How my Mom ever came up with that, I don’t know, but it is a damned inspired notion, accusing the Hard SF God of reverse-temporal plagiarism. When I mentioend that to my classmates at Clarion, they urged me very strongly to write the thing up and fictionalize it, so that it was actually the real answer to the phenomenon. Heck, I think I still will, even if it’s mulling for now: I don’t even care that Cory Doctorow’s got a schtick about it in one of his stories… if I do it right, I think I could make this both Hard and Funny SF. And you don’t see that sort of thing everyday. If this story ever gets done, it’s definitely going to be dedicated to my Mom, who will, of course, get a cameo in it, too.

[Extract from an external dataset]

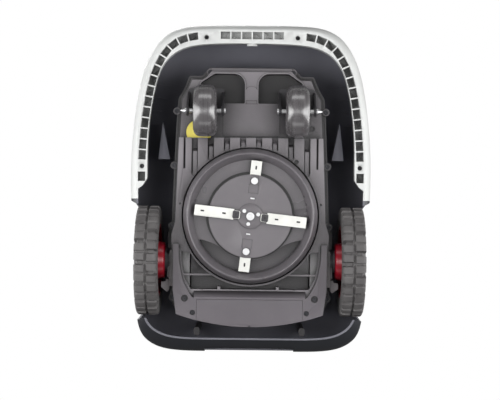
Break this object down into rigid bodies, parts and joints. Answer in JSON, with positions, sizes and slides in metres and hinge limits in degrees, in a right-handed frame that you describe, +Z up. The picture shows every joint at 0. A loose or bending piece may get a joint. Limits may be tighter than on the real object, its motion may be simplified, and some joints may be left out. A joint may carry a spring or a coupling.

2. Peaches, The Strong Arm of the Flower Underground: During Clarion West (where a lot of my stalled sidebar stories got their genesis), Ian R. MacLeod urged us to do an exercise in which we invented a character by simply looking around ourselves and picking out random things to use as spurs to imagining another person. I opted to try the exercise with a partner, Maura, during a walk on the shore near campus in Seattle.

“What’s your character’s name?” she said in her lovely Irish way, and I looked at a nearby park bench and saw a large, apparently-unopened jar of preserved peaches. It was bizarre. So of course, I told her that the character’s name was Peaches. When Maura asked me whether this was a man or a woman, I immediately realized Peaches is such a stereotypically-bimbo name that it couldn’t be a woman, so I claimed that Peaches was a man. That reminded me of some of the names that my friend Ritu told me some Sikh guys have, things like Pinky and Cutie and Apple (okay, the only one I remember, really, was Pinky, but Peaches sounded passable to me). Peaches Singh, I decided upon, a nice Sikh fellow.

When Maura asked me what his job was, we were following classmates up through a field of flowers, and I said, “He grows genetically altered flowers.” The obvious follow-up questions led me into a bizarre world of flowers with the images of various Hindu gods engineered into their pigmentation patterns, and various mind-altering substances–all legal, mostly because thus far unclassified–engineered into their biochemistry. Peaches was a supplier of drugflowers to the rich and powerful in Mumbai, but had stolen the trade secrets from an old expert in Nepal.

Nowadays, I think there are two stories growing under the name of Peaches, one that is all about this flower-dealer, and another about, well, a very different fellow with a very different job, but who I think might be a cousin of Peaches’ assistant Pinky. (Something about theft reclamation of Indian antiquities and national treasures from the British Museum, during a time when Indian museums look like a safer bet for long-term stability than the British one. A student’s recent essay on the subject tweaked my focus and interest a little, but we’ll see if I get around to it.)

The draft content counted up in the progress bar is mostly for the latter story, not the former one.

3. A Killing in Burma: I don’t really count this as stalled, since I only started writing it a couple of weeks ago and some ideas are still percolating for it (and I’ve got a travel guide to Myanmar which is waiting to be flipped through). But in general, it’s about a small business startup that happens in a post-collapse Myanmar, using some very odd technology that literally drops out of the sky, to achieve some very odd results. The title is a trick, supposed to make the reader expect a horrible murder when, in fact, it’s about “making a killing” in Burma by using a new, appropriate form of technology to retrofit the hyperluxurious Western lifestyle to a developing nation in a state of turmoil.

I have a bunch of blathering about the other stories in my “To Draft” and “To Redraft” folders, but I’ve decided to post that in the “Private” section of the blog, meaning for Level 1 members and up. My friends, I trust, but nobody else. Might entertain some of my friends to see what other wacky stuff I’m working on, so I will post it immediately after this one.